Neil Sedaka is right: breaking up is hard to do. It's also expensive.
On Sept. 15, residents of Vancouver learned that former chief administrator officer (CAO) Penny Ballem's services had been "concluded" that day by Mayor Gregor Robertson.
Ballem, 65, will receive $556,000 as a parting gift for the hastily arranged exit. News that undoubtedly warmed the cockles of the hearts of residents across the city when they learned of it.
Falling on the heels of word that Arvind Gupta will be paid $446,750 after he resigned as University of B.C. president in August, it's no wonder taxpayers are irate.
In just over a month, they're down $1 million, the same amount the B.C. government has pledged to help Syrian refugees.
Ballem's going-away deal isn't the exception that proves the rule. Sudbury's former CAO will deposit a severance cheque in the neighbourhood of $330,000 after he was let go earlier this year.
But nor is Ballem's deal the norm.
Fortunately -- depending upon your perspective -- there are two cities of comparable size that have parted ways with their CAOs in the last two years: Vancouver and Winnipeg.
When Sheegl quit or was fired (take your pick), he walked away with $250,000.
'Peggers weren't happy about it, though Vancouverites might see it as a bit of a bargain.
When the top guns at city halls get canned, it's a pretty safe bet that a six-figure severance cheque is attached to ease the transition, but the vast majority of severance agreements fly by unnoticed.
In the six years from 2003 to 2008, Vancouver signed 31 agreements with its non-unionized staff. Severance ranged from one month to 18 months.
In the following six years, Vancouver signed another 49 agreements. Severance ranged from two weeks to 20 months.
One reason for the high number may lie in the "out with the old and in with the new" approach that comes with new mayors and their top staff in Vancouver.
When Larry Campbell took over as mayor, 10 severance agreements were signed within a year. When Sam Sullivan took over, nine agreements. And when Gregor Robertson took over, seven, some for up to 20 months in severance.
Over at Metro Vancouver after signing 10 agreements between 2012 and 2013, they kept it to one last year.
At the labyrinth otherwise known as TransLink, 13 severance agreements were inked in 2014 for between half a month and 15 months pay.
It might be an idea for Vancouver -- and the B.C. government for that matter -- to look to the Quebec government for a little guidance in negotiating contracts with senior staff.

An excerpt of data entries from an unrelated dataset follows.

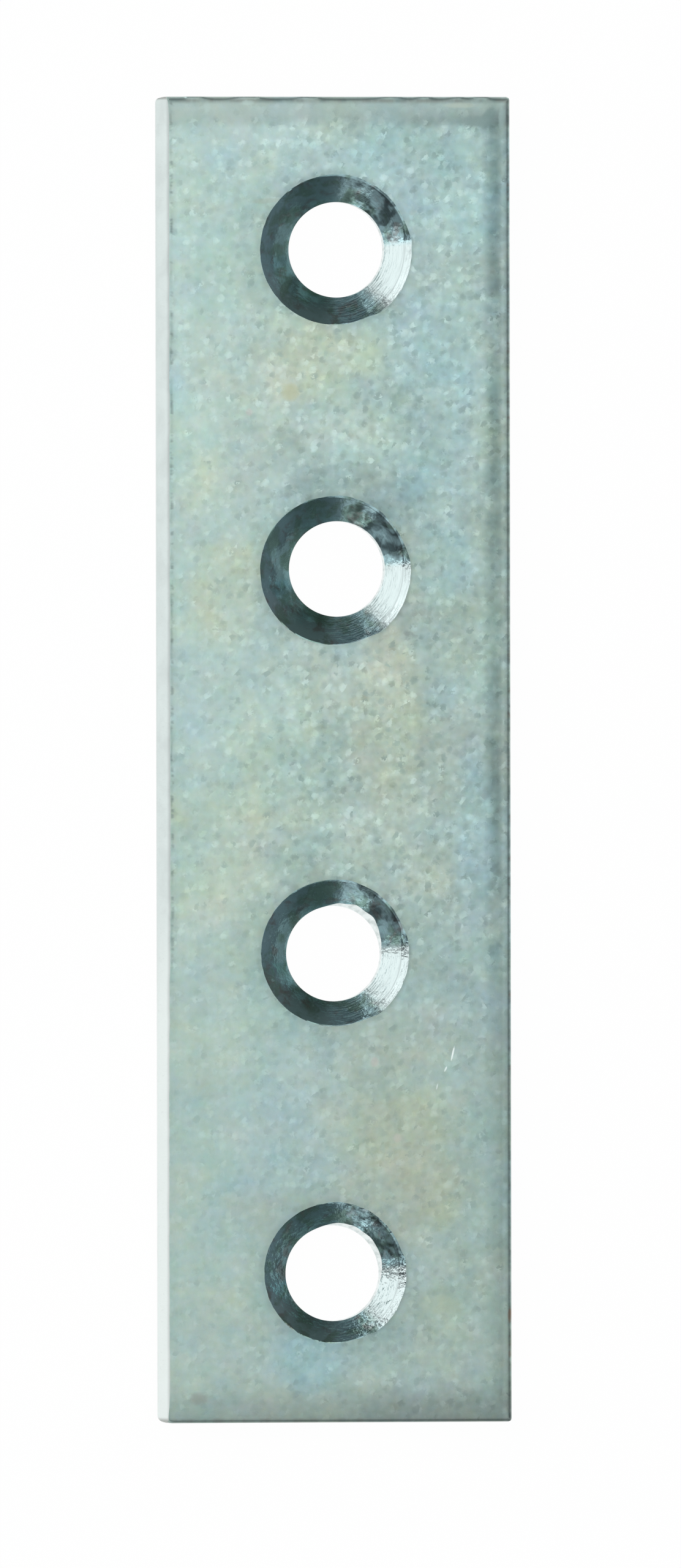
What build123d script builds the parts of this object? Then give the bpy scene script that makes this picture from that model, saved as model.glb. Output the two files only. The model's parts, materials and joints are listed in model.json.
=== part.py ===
# Mending plate: a flat zinc-plated steel strip with a row of four countersunk screw holes.
#
# The strip is sheared to width and then cropped to length, and nothing is machined after that,
# so its edges keep the form of the cut. A shear rolls one face down, burnishes the upper part
# of the wall and breaks the rest away at a slant, up to a sharp burr on the other face.
#
# Millimetres. The plate lies on its back: X runs across it, Y along it and Z up out of its
# front, with the origin at the centre of the back. The countersinks open upwards.

import os

from build123d import *

# Strip
plate_length = 75.0
plate_width = 20.0
plate_thickness = 2.0

# Screw holes, two pairs in one row along the middle
end_distance = 8.5  # from an end of the plate to its nearest hole
pair_pitch = 18.0  # between the two holes of a pair
bore_diameter = 5.3
seat_angle = 100.0  # included angle of the countersinks
seat_diameters = (8.4, 8.3, 8.1, 7.8)  # mouths from the +Y end, each fed in by hand

# Cut edges
side_roll_width = 1.5  # how far in from a long edge the face starts to roll down
head_roll_width = 1.6  # the same at the +Y end
foot_roll_width = 2.2  # and at the -Y end, where the blade was blunter
roll_depth = 0.2  # how far the face has sunk where it meets the wall
lip_radius = 0.25  # rounding between the rolled face and the wall
burnish_height = 0.6  # smooth upright part of the wall, under the roll
side_break_lean = 0.7  # how far the broken part of a long wall falls back to its burr
end_break_lean = 0.2  # the same on the end walls
burr_corner_radius = 0.4  # corners of the outline on the -X side, knocked off in tumbling
roll_corner_radius = 0.2  # corners on the +X side

half_length = plate_length / 2
half_width = plate_width / 2
roll_foot = plate_thickness - roll_depth
break_start = roll_foot - burnish_height

outer_hole = half_length - end_distance
inner_hole = outer_hole - pair_pitch
hole_places = (outer_hole, inner_hole, -inner_hole, -outer_hole)

with BuildPart() as plate:
    # Cross-section of the strip. The +X wall was cut from above and the -X wall from below,
    # so the second is the first turned end over end: its burr stands at the front.
    with BuildSketch(Plane.XZ) as strip_section:
        with BuildLine():
            TangentArc(
                (half_width - side_roll_width, plate_thickness),
                (half_width, roll_foot),
                tangent=(1, 0),
            )
            Polyline(
                (half_width, roll_foot),
                (half_width, break_start),
                (half_width - side_break_lean, 0),
                (-half_width + side_roll_width, 0),
            )
            TangentArc(
                (-half_width + side_roll_width, 0),
                (-half_width, roll_depth),
                tangent=(-1, 0),
            )
            Polyline(
                (-half_width, roll_depth),
                (-half_width, plate_thickness - break_start),
                (-half_width + side_break_lean, plate_thickness),
                (half_width - side_roll_width, plate_thickness),
            )
        make_face()
        front_lip = strip_section.vertices().group_by(Axis.X)[-1].sort_by(Axis.Y)[-1]
        back_lip = strip_section.vertices().group_by(Axis.X)[0].sort_by(Axis.Y)[0]
        fillet((front_lip, back_lip), radius=lip_radius)
    extrude(amount=half_length, both=True)

    # Side view that the two crop cuts leave, both of them made from above
    with BuildSketch(Plane.YZ) as crop_profile:
        with BuildLine():
            TangentArc(
                (half_length - head_roll_width, plate_thickness),
                (half_length, roll_foot),
                tangent=(1, 0),
            )
            Polyline(
                (half_length, roll_foot),
                (half_length, break_start),
                (half_length - end_break_lean, 0),
                (-half_length + end_break_lean, 0),
                (-half_length, break_start),
                (-half_length, roll_foot),
            )
            TangentArc(
                (-half_length + foot_roll_width, plate_thickness),
                (-half_length, roll_foot),
                tangent=(-1, 0),
            )
            Line(
                (-half_length + foot_roll_width, plate_thickness),
                (half_length - head_roll_width, plate_thickness),
            )
        make_face()
        head_lip = crop_profile.vertices().group_by(Axis.X)[-1].sort_by(Axis.Y)[-1]
        foot_lip = crop_profile.vertices().group_by(Axis.X)[0].sort_by(Axis.Y)[-1]
        fillet((head_lip, foot_lip), radius=lip_radius)
    extrude(amount=plate_width, both=True, mode=Mode.INTERSECT)

    # Outline from above, with its corners knocked off
    with BuildSketch() as outline:
        Rectangle(plate_width, plate_length)
        fillet(outline.vertices().group_by(Axis.X)[0], radius=burr_corner_radius)
        fillet(outline.vertices().group_by(Axis.X)[-1], radius=roll_corner_radius)
    extrude(amount=plate_thickness, mode=Mode.INTERSECT)

    # Countersunk screw holes
    for hole_place, seat_diameter in zip(hole_places, seat_diameters):
        with Locations((0, hole_place, plate_thickness)):
            CounterSinkHole(
                radius=bore_diameter / 2,
                counter_sink_radius=seat_diameter / 2,
                counter_sink_angle=seat_angle,
            )

plate.part.label = "plate"

os.makedirs("parts", exist_ok=True)
export_step(plate.part, "parts/plate.step")
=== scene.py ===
import json
import math

import bmesh
import bpy
import numpy as np
from mathutils import Matrix, Vector


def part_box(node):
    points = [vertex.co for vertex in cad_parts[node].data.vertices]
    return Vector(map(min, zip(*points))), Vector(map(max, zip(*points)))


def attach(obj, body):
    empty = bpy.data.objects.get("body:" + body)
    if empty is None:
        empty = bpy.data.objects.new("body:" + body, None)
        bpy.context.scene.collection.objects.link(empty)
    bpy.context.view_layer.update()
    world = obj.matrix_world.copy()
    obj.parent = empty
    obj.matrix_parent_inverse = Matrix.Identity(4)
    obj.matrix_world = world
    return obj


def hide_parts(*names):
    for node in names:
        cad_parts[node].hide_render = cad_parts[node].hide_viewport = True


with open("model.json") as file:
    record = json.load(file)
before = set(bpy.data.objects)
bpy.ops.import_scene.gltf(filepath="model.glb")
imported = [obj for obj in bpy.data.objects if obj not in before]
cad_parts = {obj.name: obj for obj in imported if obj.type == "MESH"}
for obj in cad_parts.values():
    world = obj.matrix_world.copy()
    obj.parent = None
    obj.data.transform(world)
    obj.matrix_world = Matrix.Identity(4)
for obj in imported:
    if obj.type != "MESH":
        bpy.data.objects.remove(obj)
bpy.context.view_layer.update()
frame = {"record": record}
perMetre = 1000.0

lowCorner, highCorner = (np.array(corner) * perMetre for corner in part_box("plate"))
halfWidth = (highCorner[0] - lowCorner[0]) / 2
halfLength = (highCorner[1] - lowCorner[1]) / 2
thickness = highCorner[2] - lowCorner[2]
print("frame loaded: strip", 2 * halfWidth, "x", 2 * halfLength, "x", thickness, "mm")

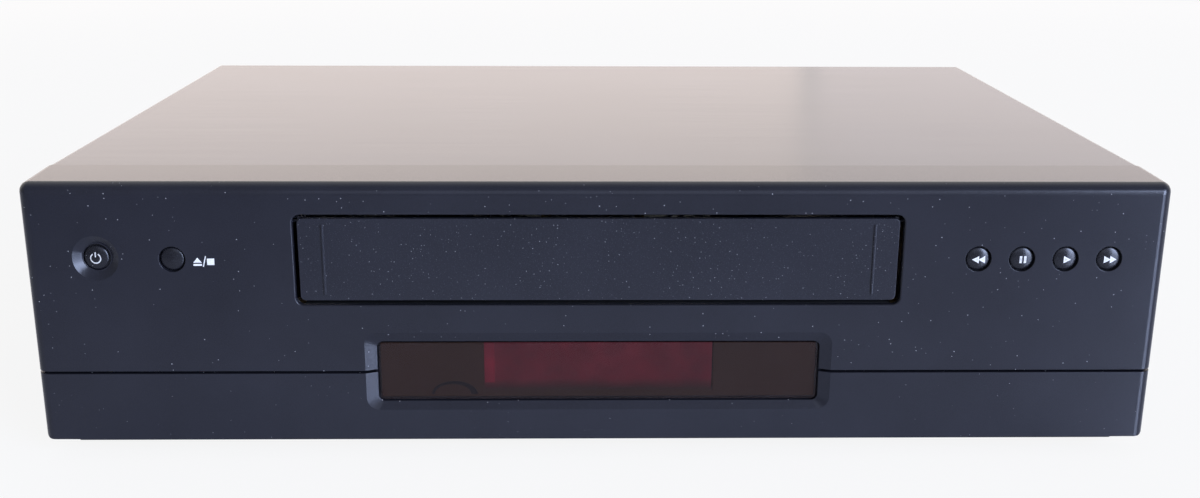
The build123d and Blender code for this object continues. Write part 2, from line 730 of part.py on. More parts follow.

Last month, the Quebec government fired the CEO of the Agence métropolitaine de transport, a regional transit service in the Montreal area.
Since it was a political choice, they had to pay severance, all $103,120 of it.
When the B.C. government axed the general manager of BC Place Stadium in 2013, he left with $460,140.
In the midst of a recent leadership crisis, seven of Manitoba Premier Greg Selinger's staff left with a total of $670,000 in severance, an average of $95,714 each -- or about half the $184,615 average that 13 members of former premier Gordon Campbell's staff pocketed in 2011.
In five years, ICBC paid out $25 million in severance, according to a 2012 government audit. To fix that mess the Crown corporation then spent another $2 million to say goodbye to seven more executives.
The Capital Regional District might want to sit in on any negotiating severance workshops as well.
The head of the CRD's Seaterra sewage program is walking away with $500,000 at the end of September. Residents are supposed to take some solace in the fact that it's meant to save money.
The big problem when severance cheques are so tempting is that there's little incentive to make things work, which goes to underscore a political cartoon captioned: "Who cares if we didn't get a bonus, the big money is in severance pay."